Yannis Gaitis was born in Athens in 1923. Interested in art very early on in life, Yannis attended the Athens School of Fine Arts between 1942 and 1948, in spite of the familial sacrifices imposed by the context of the Second World War. Despite their exorbitant prices at the time, Gaitis never lacked paints or brushes. Unfortunately, the academic environment was not as creatively nurturing as the young painter might have hoped. However, this did not deter his passion, and he simply frequented open studios, where he could freely and wildly express his creativity.

His first exhibition was organised with great secrecy and risk in 1944, in his private home, away from the eyes of the German occupants. Sheltered by the night, Gaitis and his communist comrades covered the walls of Athens with anti-fascist propaganda. Sadly for them, liberation from the German oppressor would soon be followed by the restrictions of the Greek civil war. Like most intellectuals, the painter was forced into silent hiding. He stopped exhibiting, but he did not stop painting and exploring new avenues of expression. Gaitis’ home became a clandestine meeting point for poets, writers, artists, and others to discuss art in its most contemporary forms.

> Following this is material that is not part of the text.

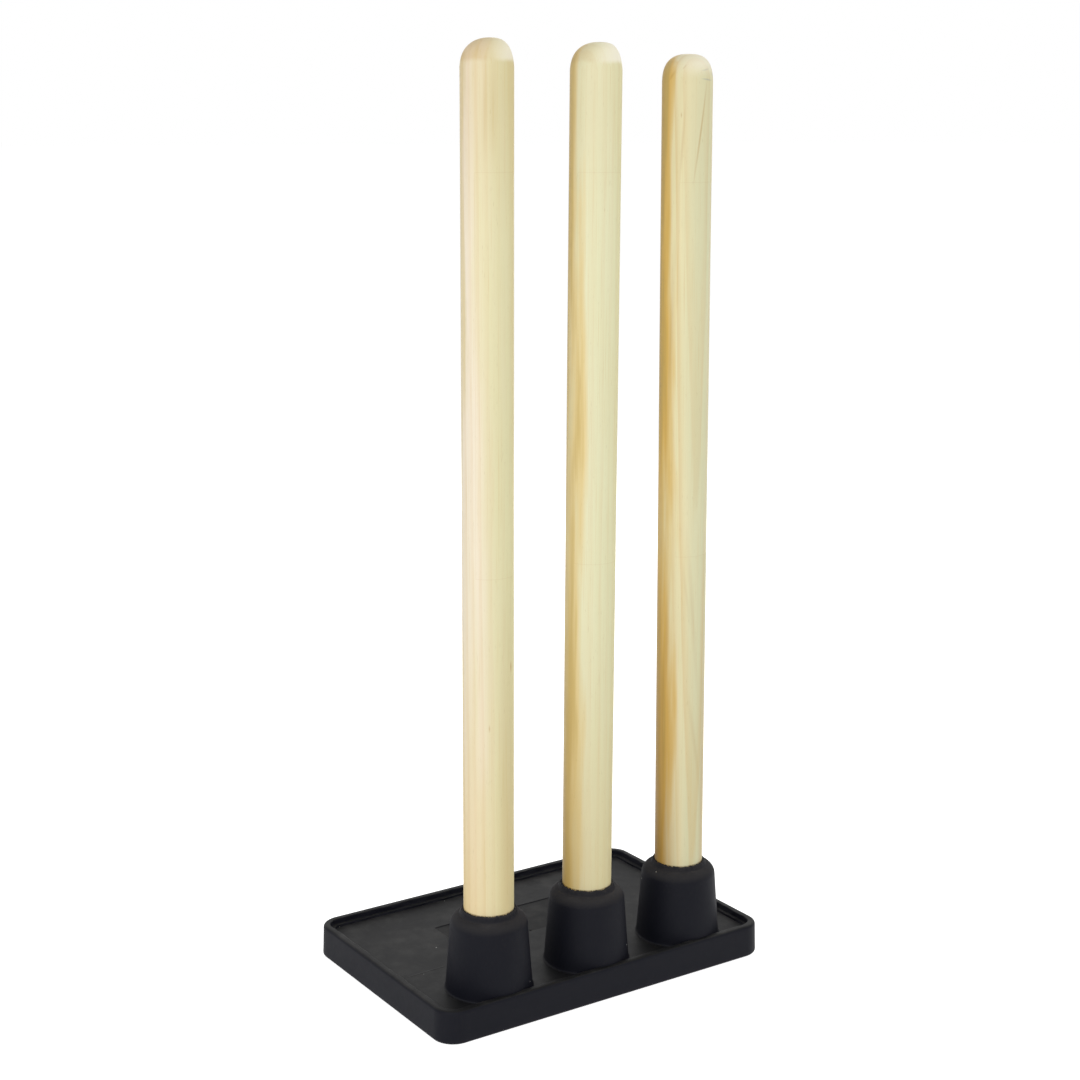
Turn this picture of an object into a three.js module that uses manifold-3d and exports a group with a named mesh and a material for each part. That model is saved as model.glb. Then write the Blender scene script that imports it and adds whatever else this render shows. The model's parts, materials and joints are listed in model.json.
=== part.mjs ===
// A free-standing set of cricket stumps: three turned timber stumps in the cups of one moulded rubber base.
// Millimetres, +Z up. The base rests on z = 0 with its centre at the origin. The cups stand in a row along X,
// close to the front edge at -Y, and the open deck lies behind them.

import * as THREE from "three";
import { mergeVertices } from "three/addons/utils/BufferGeometryUtils.js";
import Module from "manifold-3d";

const wasm = await Module();
wasm.setup();

// Base plate, measured at its foot, where it is widest
const baseLength = 300.8;
const baseWidth = 203.5;
const rimHeight = 26;
const wallDraft = 0.8; // the walls lean in by this much from foot to rim
const cornerRadius = 17.5;
const footEdgeRadius = 2.8;
const rimEdgeRadius = 2.4;

// Inside of the rim: a steep wall, a narrow ledge, and a second small step down to the deck
const rimWidth = 6;
const rimInnerEdgeRadius = 1;
const innerWallDraft = 0.4;
const ledgeDrop = 4;
const ledgeWidth = 2.6;
const deckDrop = 1.6;
const smallestCornerRadius = 3;

// Plain rectangular panel, sunk very little into the deck behind the cups
const panelLength = 143;
const panelWidth = 48.5;
const panelDepth = 0.5;
const panelCornerRadius = 2.5;
const panelSetback = 30.7; // bare deck between the feet of the cups and the panel

// Cups
const cupPitch = 89.6;
const cupRowSetback = 37; // from the front foot edge of the plate to the row's centre line
const cupFootRadius = 32.9;
const cupFootFillet = 1.2;
const cupDraftDegrees = 4.2;
const mouthHeight = 82.6; // top of the lip above the ground
const shoulderRadius = 9;
const lipWidth = 3.6;
const lipHeight = 3.4; // above the top of the shoulder
const lipEdgeRadius = 2.8;
const mouthLeadIn = 0.8;
const socketFloor = 10; // rubber left under each socket

// Stumps
const stumpLength = 700.7;
const stumpFootRadius = 18.9;
const stumpCrownRadius = 18.6;
const crownHeight = 19;
const crownFullness = 2.25; // 2 is a plain ellipse, and more is squarer
const footChamfer = 1.5;
const stumpClearance = 0.3; // round each stump and under its foot

// Each stump leans a little in its cup, and is cut to its own length
const stumps = [
  { name: "left_stump", placeShare: -1, lengthShare: 1.001, leanDegrees: 0.1 },
  { name: "middle_stump", placeShare: 0, lengthShare: 1, leanDegrees: 0.25 },
  { name: "right_stump", placeShare: 1, lengthShare: 0.991, leanDegrees: -0.48 },
];

// How finely curves are divided
const turnSteps = 56;
const cornerSteps = 8;
const edgeSteps = 3;
const shoulderSteps = 5;
const crownSteps = 9;

// Overrun of every cut and of every piece that is sunk into another before they are joined
const overrun = 2;

// Heights and places that follow from the sizes above
const ledgeHeight = rimHeight - ledgeDrop;
const deckHeight = ledgeHeight - deckDrop;
const rowY = -baseWidth / 2 + cupRowSetback;
const socketRadius = stumpFootRadius + stumpClearance;

const rubber = new THREE.MeshStandardMaterial({ color: 0x1b1b1d, roughness: 0.72, metalness: 0 });
const timber = new THREE.MeshStandardMaterial({ color: 0xe6d9b0, roughness: 0.5, metalness: 0 });

// A closed three.js geometry as a solid for cutting and joining
function solidOf(geometry) {
  const bare = geometry.index ? geometry.toNonIndexed() : geometry.clone();
  bare.deleteAttribute("normal");
  bare.deleteAttribute("uv");
  const merged = mergeVertices(bare, 1e-4);
  const vertProperties = new Float32Array(merged.attributes.position.array);
  const triVerts = new Uint32Array(merged.index.array);
  return new wasm.Manifold(new wasm.Mesh({ numProp: 3, vertProperties, triVerts }));
}

function geometryOf(solid) {
  const mesh = solid.getMesh();
  const geometry = new THREE.BufferGeometry();
  geometry.setAttribute("position", new THREE.BufferAttribute(mesh.vertProperties, 3));
  geometry.setIndex(new THREE.BufferAttribute(mesh.triVerts, 1));
  geometry.computeVertexNormals();
  return geometry;
}

// Points of an arc in a section, from one angle to the other, in degrees
function arc(centreX, centreY, radius, fromDegrees, toDegrees, steps) {
  const points = [];
  for (let i = 0; i <= steps; i++) {
    const angle = THREE.MathUtils.degToRad(THREE.MathUtils.lerp(fromDegrees, toDegrees, i / steps));
    points.push(new THREE.Vector2(centreX + radius * Math.cos(angle), centreY + radius * Math.sin(angle)));
  }
  return points;
}

// A section of radius and height, turned about +Z
function turned(section) {
  const geometry = new THREE.LatheGeometry(section, turnSteps);
  return geometry.rotateX(Math.PI / 2);
}

// Outline of a rectangle with round corners, centred on the origin
function roundedRectangle(length, width, radius) {
  const corners = [[1, 1, 0], [-1, 1, 90], [-1, -1, 180], [1, -1, 270]];
  return corners.flatMap(([sideX, sideY, start]) =>
    arc(sideX * (length / 2 - radius), sideY * (width / 2 - radius), radius, start, start + 90, cornerSteps));
}

// The plate: one section of inset and height, carried round the rounded rectangle and closed at both ends
function plate() {
  const draftAt = (height) => wallDraft * height / rimHeight;
  const rimEdge = rimHeight - rimEdgeRadius;
  const outside = [
    ...arc(footEdgeRadius, footEdgeRadius, footEdgeRadius, 270, 180, edgeSteps),
    ...arc(draftAt(rimEdge) + rimEdgeRadius, rimEdge, rimEdgeRadius, 180, 90, edgeSteps),
  ];
  const rimInset = wallDraft + rimWidth;
  const ledgeInset = rimInset + innerWallDraft;
  const inside = [
    ...arc(rimInset - rimInnerEdgeRadius, rimHeight - rimInnerEdgeRadius, rimInnerEdgeRadius, 90, 0, edgeSteps),
    new THREE.Vector2(ledgeInset, ledgeHeight),
    new THREE.Vector2(ledgeInset + ledgeWidth, ledgeHeight),
    new THREE.Vector2(ledgeInset + ledgeWidth + innerWallDraft, deckHeight),
  ];
  const section = [...outside, ...inside];
  const rings = section.map((point) => {
    const radius = Math.max(cornerRadius - point.x, smallestCornerRadius);
    return roundedRectangle(baseLength - 2 * point.x, baseWidth - 2 * point.x, radius);
  });
  return lofted(rings, section.map((point) => point.y));
}

// A closed solid through outlines of equally many points, from the lowest outer one to the last inner one
function lofted(rings, heights) {
  const count = rings[0].length;
  const positions = rings.flatMap((ring, level) => ring.flatMap((point) => [point.x, point.y, heights[level]]));
  const indices = [];
  for (let level = 0; level < rings.length - 1; level++) {
    for (let i = 0; i < count; i++) {
      const low = level * count + i;
      const lowNext = level * count + (i + 1) % count;
      indices.push(low, lowNext, lowNext + count, low, lowNext + count, low + count);
    }
  }
  const last = (rings.length - 1) * count;
  const bottomCentre = positions.length / 3;
  positions.push(0, 0, heights[0], 0, 0, heights[heights.length - 1]);
  for (let i = 0; i < count; i++) {
    const next = (i + 1) % count;
    indices.push(bottomCentre, next, i);
    indices.push(bottomCentre + 1, last + i, last + next);
  }
  const geometry = new THREE.BufferGeometry();
  geometry.setAttribute("position", new THREE.Float32BufferAttribute(positions, 3));
  geometry.setIndex(indices);
  return geometry;
}

// What the panel takes out of the deck
function panelCut() {
  const outline = new THREE.Shape(roundedRectangle(panelLength, panelWidth, panelCornerRadius));
  const geometry = new THREE.ExtrudeGeometry(outline, { depth: panelDepth + overrun, bevelEnabled: false });
  const centreY = rowY + cupFootRadius + panelSetback + panelWidth / 2;
  return geometry.translate(0, centreY, deckHeight - panelDepth);
}

// Outside of one cup, from inside the plate up to the flat top of the lip
function cupBody() {
  const slope = Math.tan(THREE.MathUtils.degToRad(cupDraftDegrees));
  const bottom = deckHeight - overrun;
  const lipRadius = socketRadius + lipWidth;
  const shoulderTop = mouthHeight - lipHeight;
  const centreHeight = shoulderTop - shoulderRadius;
  const centreRadius = cupFootRadius - slope * (centreHeight - deckHeight) - shoulderRadius * Math.hypot(1, slope);
  const lipShare = THREE.MathUtils.clamp((lipRadius - centreRadius) / shoulderRadius, 0, 1);
  const lipAngle = THREE.MathUtils.radToDeg(Math.acos(lipShare));
  const shoulder = arc(centreRadius, centreHeight, shoulderRadius, cupDraftDegrees, lipAngle, shoulderSteps);
  const shoulderEnd = shoulder[shoulder.length - 1];
  const filletRadius = cupFootRadius + cupFootFillet;
  const section = [
    new THREE.Vector2(0, bottom),
    new THREE.Vector2(filletRadius, bottom),
    ...arc(filletRadius, deckHeight + cupFootFillet, cupFootFillet, 270, 180 + cupDraftDegrees, edgeSteps),
    ...shoulder,
    new THREE.Vector2(lipRadius, shoulderEnd.y),
    ...arc(lipRadius - lipEdgeRadius, mouthHeight - lipEdgeRadius, lipEdgeRadius, 0, 90, edgeSteps),
    new THREE.Vector2(0, mouthHeight),
  ];
  return turned(section.filter((point, i) => i === 0 || point.distanceTo(section[i - 1]) > 1e-3));
}

// What a socket takes out of its cup, with the mouth's centre at the origin
function socketCut() {
  const depth = mouthHeight - socketFloor;
  return turned([
    new THREE.Vector2(0, -depth),
    new THREE.Vector2(socketRadius, -depth),
    ...arc(socketRadius + mouthLeadIn, -mouthLeadIn, mouthLeadIn, 180, 90, edgeSteps),
    new THREE.Vector2(socketRadius + mouthLeadIn, overrun),
    new THREE.Vector2(0, overrun),
  ]);
}

// One stump, standing up from the middle of its foot
function stumpBody(length) {
  const crown = [];
  for (let i = 0; i <= crownSteps; i++) {
    const angle = i / crownSteps * Math.PI / 2;
    const across = Math.cos(angle) ** (2 / crownFullness);
    const up = Math.sin(angle) ** (2 / crownFullness);
    const radius = i === crownSteps ? 0 : stumpCrownRadius * across;
    crown.push(new THREE.Vector2(radius, length - crownHeight + crownHeight * up));
  }
  return turned([
    new THREE.Vector2(0, 0),
    new THREE.Vector2(stumpFootRadius - footChamfer, 0),
    new THREE.Vector2(stumpFootRadius, footChamfer),
    ...crown,
  ]);
}

// The middle of each cup's mouth, turned with the stump's lean
function mouthOf(stump) {
  const mouth = new THREE.Group();
  mouth.position.set(stump.placeShare * cupPitch, rowY, mouthHeight);
  mouth.rotation.y = THREE.MathUtils.degToRad(stump.leanDegrees);
  mouth.updateMatrixWorld();
  return mouth;
}

function rubberBase() {
  let base = solidOf(plate()).subtract(solidOf(panelCut()));
  for (const stump of stumps) {
    const cup = cupBody().translate(stump.placeShare * cupPitch, rowY, 0);
    base = base.add(solidOf(cup));
  }
  for (const stump of stumps) {
    base = base.subtract(solidOf(socketCut().applyMatrix4(mouthOf(stump).matrixWorld)));
  }
  const mesh = new THREE.Mesh(geometryOf(base), rubber);
  mesh.name = "rubber_base";
  return mesh;
}

const stumpSet = new THREE.Group();
stumpSet.add(rubberBase());
for (const stump of stumps) {
  const mesh = new THREE.Mesh(stumpBody(stumpLength * stump.lengthShare), timber);
  mesh.name = stump.name;
  mesh.position.z = socketFloor + stumpClearance - mouthHeight;
  const mouth = mouthOf(stump);
  mouth.add(mesh);
  stumpSet.add(mouth);
}

export default stumpSet;
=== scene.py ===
import json
import math

import bmesh
import bpy
import numpy as np
from mathutils import Matrix, Vector, noise


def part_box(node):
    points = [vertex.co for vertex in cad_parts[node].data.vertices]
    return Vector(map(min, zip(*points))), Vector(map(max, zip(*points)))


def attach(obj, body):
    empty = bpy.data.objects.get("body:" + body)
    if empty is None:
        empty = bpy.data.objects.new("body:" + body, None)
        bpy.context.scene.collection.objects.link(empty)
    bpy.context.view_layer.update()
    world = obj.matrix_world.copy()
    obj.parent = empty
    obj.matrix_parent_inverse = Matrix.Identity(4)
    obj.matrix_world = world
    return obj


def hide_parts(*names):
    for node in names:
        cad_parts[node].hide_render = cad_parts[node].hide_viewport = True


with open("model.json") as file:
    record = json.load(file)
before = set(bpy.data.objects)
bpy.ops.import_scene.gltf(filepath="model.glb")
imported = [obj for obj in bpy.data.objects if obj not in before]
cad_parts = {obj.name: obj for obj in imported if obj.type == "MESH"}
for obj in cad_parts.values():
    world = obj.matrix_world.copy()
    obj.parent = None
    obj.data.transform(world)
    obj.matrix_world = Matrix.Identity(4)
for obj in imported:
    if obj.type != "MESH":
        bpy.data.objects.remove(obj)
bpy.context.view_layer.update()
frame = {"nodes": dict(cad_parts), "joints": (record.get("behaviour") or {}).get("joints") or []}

# Cricket stumps standing in a moulded rubber base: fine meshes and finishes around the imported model.
# Lengths in the dictionaries are millimetres unless a name says otherwise, and every mesh is in metres.

mm = 0.001
weld = 0.002 * mm          # corners nearer than this are one
print("frame loaded:", sorted(frame["nodes"]))


# Small helpers

smooth = {"interpolation_type": "SMOOTHSTEP"}
tints = {"data_type": "RGBA"}


def linear(hexColour):
    # sRGB hex to the linear values that shaders take
    channels = [int(hexColour[i:i + 2], 16) / 255 for i in (1, 3, 5)]
    return [c / 12.92 if c <= 0.04045 else ((c + 0.055) / 1.055) ** 2.4 for c in channels] + [1]


def addNode(tree, kind, settings=None, links=None):
    # One node with its settings, or only the name of its operation. An input takes a value, a socket that
    # feeds it, or a node, which feeds it from the first output in use.
    node = tree.nodes.new(kind)
    if isinstance(settings, str):
        settings = {"operation": settings}
    for name, value in (settings or {}).items():
        setattr(node, name, value)
    for name, value in (links or {}).items():
        if isinstance(value, bpy.types.Node):
            value = next(output for output in value.outputs if output.enabled)
        if isinstance(value, bpy.types.NodeSocket):
            tree.links.new(value, node.inputs[name])
        else:
            node.inputs[name].default_value = value
    return node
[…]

Aware of the risks, Gaitis exhibited his new pieces in 1947, influenced by staple movements of 20th century modern art, such as cubism, surrealism and dadaism. Critics were quick to denounce his work, forcing the painter to continue to work in secret. When approached by the army to enrol, he feigned psychiatric troubles to avoid getting enlisted. Under close surveillance nonetheless, Gaitis played a traitorous game of cloak and dagger with the authorities for several years.

The post-civil war era gave way to an open-mindedness towards the modern masters and their followers. The likes of Picasso, Braque and Chagal were shown in Greek institutions. Motivated and inspired, Gaitis joined the Akrei group, which radically embraced novel forms of expression and rejected figuration. The group’s vernacular was unfortunately too extreme for a fragile, still healing Greece.

With no propositions in sight in Greece, Gaitis and his wife moved to Paris in 1954. The shock was significant but beneficial. He admitted in his correspondence with relatives that whereas in Greece he was 50 years ahead of his time, in Paris his art was 50 years behind. Life there was frugal but productive: Gaitis did little else but eat, sleep and paint. Opportunities finally came his way and he exhibited in the Paris, Reims, London, Germany, Italy and Brazil. He latched onto various groups and movements, seeking every opportunity to share his passion and learn from his peers.

In the 1960s came an unexpected evolution. Gaitis, the radical abstractionist, returned to figuration and saw the birth of his ‘character’, which would come to define the rest of his body of work. The ‘anthropakia’, the appearance of which was polished in the 1970s, became the key to cementing his international recognition. Finally, later than the rest of the world, Greece welcomed back its long-lost son. After a period of back-and-forth between Athens and Paris, Gaitis settled back in him hometown in 1974. Now well recognised and celebrated, his shows grew exponentially in number and importance in Greece and around the world, including in Brussels, Rome and New York.

As a bittersweet show of recognition, the city of Athens dedicated a retrospective to Gaitis’ work in 1984. Though in bad health — he was as passionate about smoking as he was about art — he held on until the inauguration, only to die a few days later. He received a national funeral after years marked by a complex relationship with his country.